Gamay was actually grown throughout all of Burgundy until 1395 when the Duke of Burgundy banished it south, making room for Pinot noir to inhabit all of the “superior” hillsides of Burgundy proper. This was good news for Gamay as it produces a much better wine in the granitic soils of Beaujolais, compared with the limestone escarpments of the Côte d’Or.

Four styles of Beaujolais exist though most is sold under the basic Beaujolais appellation. The simplest, and one that has regrettably given the region a subpar reputation, is Beaujolais Nouveau. This is the wine that is made using carbonic maceration (a quick fermentation that results in sweet aromas) and is released on the third Thursday of November in the same year as harvest. It's meant to drink young and is flirty, fruity and fun. The rest of Beaujolais is where the serious wines are found. Beaujolais-Villages, which must come from the hilly northern part of the region, offer reasonable values with some gems among them. The superior section are the cru vineyards coming from ten distinct communes: St-Amour, Juliénas, Chénas, Moulin-à-Vent, Fleurie, Chiroubles, Morgon, Regnié, Brouilly, and Côte de Brouilly. Any cru Beajolais will have its commune name prominent on the label.

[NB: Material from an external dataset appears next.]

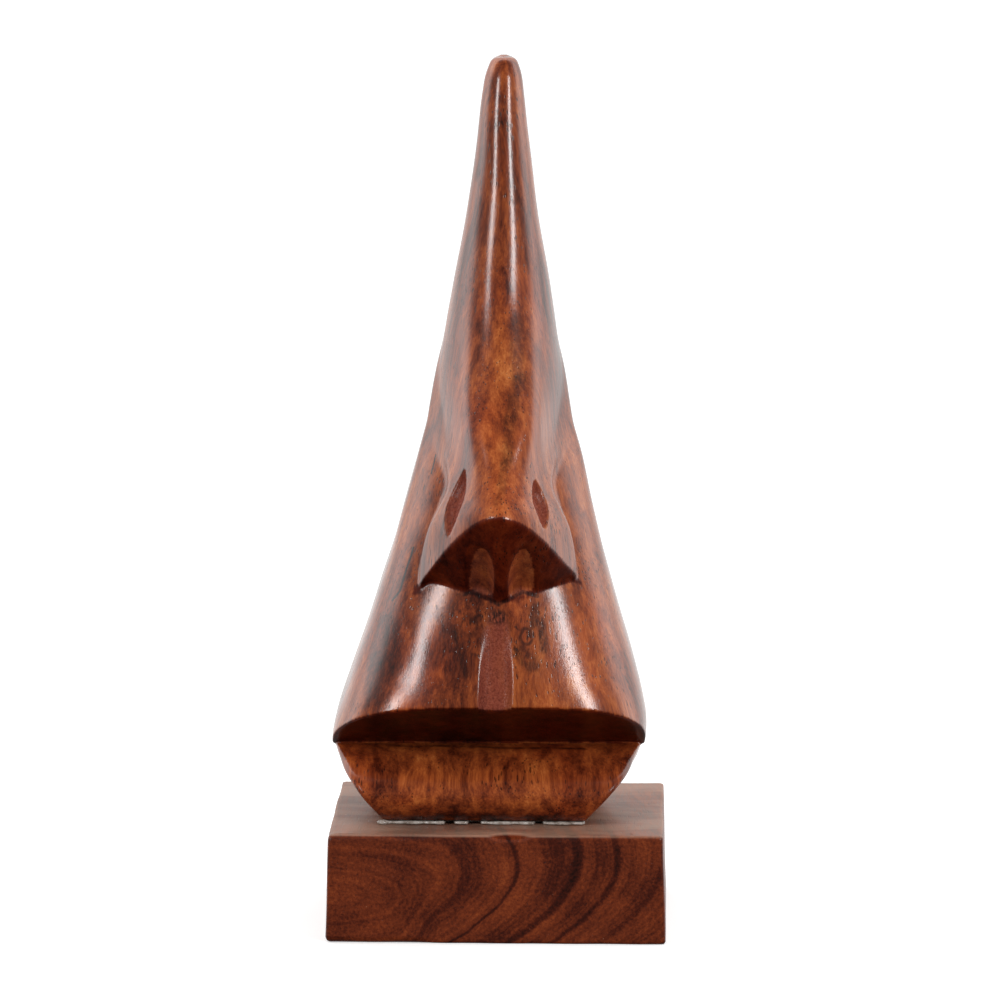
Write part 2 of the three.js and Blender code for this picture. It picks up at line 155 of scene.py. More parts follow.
def smooth_max(a, b, k):
    """The larger of two distances, rounded over k where they meet."""
    h = np.maximum(k - np.abs(a - b), 0) / k
    return np.maximum(a, b) + h * h * k / 4


def smooth_min(a, b, k):
    return -smooth_max(-a, -b, k)


def smoothstep(t):
    t = np.clip(t, 0, 1)
    return t * t * (3 - 2 * t)


def straighten(x, y, z):
    """World millimetres to the straight carving's own x, f, z."""
    turn = FACE_TURN * smoothstep((z - TURN_START_Z) / (TURN_END_Z - TURN_START_Z))
    x = x - np.interp(z, DRIFT_Z, DRIFT_X)
    return (
        x * np.cos(turn) + y * np.sin(turn),
        x * np.sin(turn) - y * np.cos(turn),
        z,
    )


def ellipsoid(p, half, turn):
    """Distance from points to an ellipsoid; turn's rows are its axes."""
    q = [sum(turn[i][j] * p[j] for j in range(3)) for i in range(3)]
    a = np.sqrt(sum((q[i] / half[i]) ** 2 for i in range(3)))
    b = np.sqrt(sum((q[i] / half[i] ** 2) ** 2 for i in range(3)))
    return a * (a - 1) / np.maximum(b, 1e-6)


def oval(x, f, half, front, middle, roundness):
    """Distance to a superellipse section, flatter at the back than at the front."""
    ahead = f > middle
    reach = np.where(ahead, front - middle, middle - BACK_F)
    n = np.where(ahead, roundness, 5.0)
    u = np.maximum(np.abs(x) / half, 1e-4)
    v = np.maximum(np.abs(f - middle) / reach, 1e-4)
    un, vn = u ** (n - 1), v ** (n - 1)
    total = un * u + vn * v
    r = total ** (1 / n)
    slope = total ** (1 / n - 1) * np.hypot(un / half, vn / reach)
    return (r - 1) / np.maximum(slope, 0.02)


def polyline_distance(px, py, points):
    """Signed distance to a closed outline, negative inside."""
    best = np.full(px.shape, 1e9)
    inside = np.zeros(px.shape, bool)
    for (ax, ay), (bx, by) in zip(points, points[1:] + points[:1]):
        ex, ey = bx - ax, by - ay
        t = np.clip(((px - ax) * ex + (py - ay) * ey) / (ex * ex + ey * ey), 0, 1)
        best = np.minimum(best, (px - ax - t * ex) ** 2 + (py - ay - t * ey) ** 2)
        if ay != by:
            crosses = (ay > py) != (by > py)
            inside ^= crosses & (px < (py - ay) * ex / ey + ax)
    return np.where(inside, -1.0, 1.0) * np.sqrt(best)


def chin_outline():
    rows = [(i, f, z) for i, (f, z) in enumerate(CHIN_PROFILE)]
    steps = np.linspace(0, len(rows) - 1, 36)
    f, z = smooth_table(rows, 0.01)(steps)
    curve = list(zip(f.tolist(), z.tolist()))
    return curve + [(14.5, 12.0), (-40.0, 12.0), (-40.0, 36.5), (0.0, 36.5)]


face_table = smooth_table(FACE_LEVELS)
nose_table = smooth_table(NOSE_LEVELS)
chin_table = smooth_table(CHIN_LEVELS)
CHIN_OUTLINE = chin_outline()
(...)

Delightfully playful yet at its best capable of impressive gravitas, Gamay is responsible for juicy, berry-flavored wines in Beaujolais and parts of the Loire Valley. It has received some criticism for its role in Beaujolais Nouveau, a young beverage more reminiscent of fruit punch than wine. But make no mistake—the Gamay grape is very capable of producing light yet serious wines, especially in the cru villages of Beaujolais. The variety is also widely planted in Savoie and Switzerland, and has recently found success on a small but growing scale in Oregon.

In the Glass

Gamay can be decidedly light and fruity with flavors cherry candy and cranberry. Made for Beaujolais Nouveau, with a quick fermentation process, the wines give fun and flirty aromas of banana or bubblegum. The Nouveau style is to drink early and not contemplate. More complex Gamays (Village or cru level) offer dark blackberry or ripe cherry flavors with enticing aromas of baking spice, violets and dark wet earth as well as aging potential.

Perfect Pairings

Gamay is delicious on its own, especially with a light chill. It is the quintessential picnic red and goes well with simple charcuterie, country pate, and terrines. Served at a cool temperature, it is an unexpected but outstanding partner for freshly shucked oysters. Gentle tannins and bright acidity make it a great option with Asian food, even dishes with a bit of a spicy kick. Gamay can also be a great pairing with poultry, especially duck or Thanksgiving turkey with cranberry sauce.

Sommelier Secret

Within Beaujolais, there are ten different crus, or highly ranked grape-growing communes. Each one has its own distinct personality—Fleurie is delicate and floral, Côte de Brouilly is concentrated and elegant, and Morgon is serious, structured, and age-worthy, capable of rivaling some red Burgundies.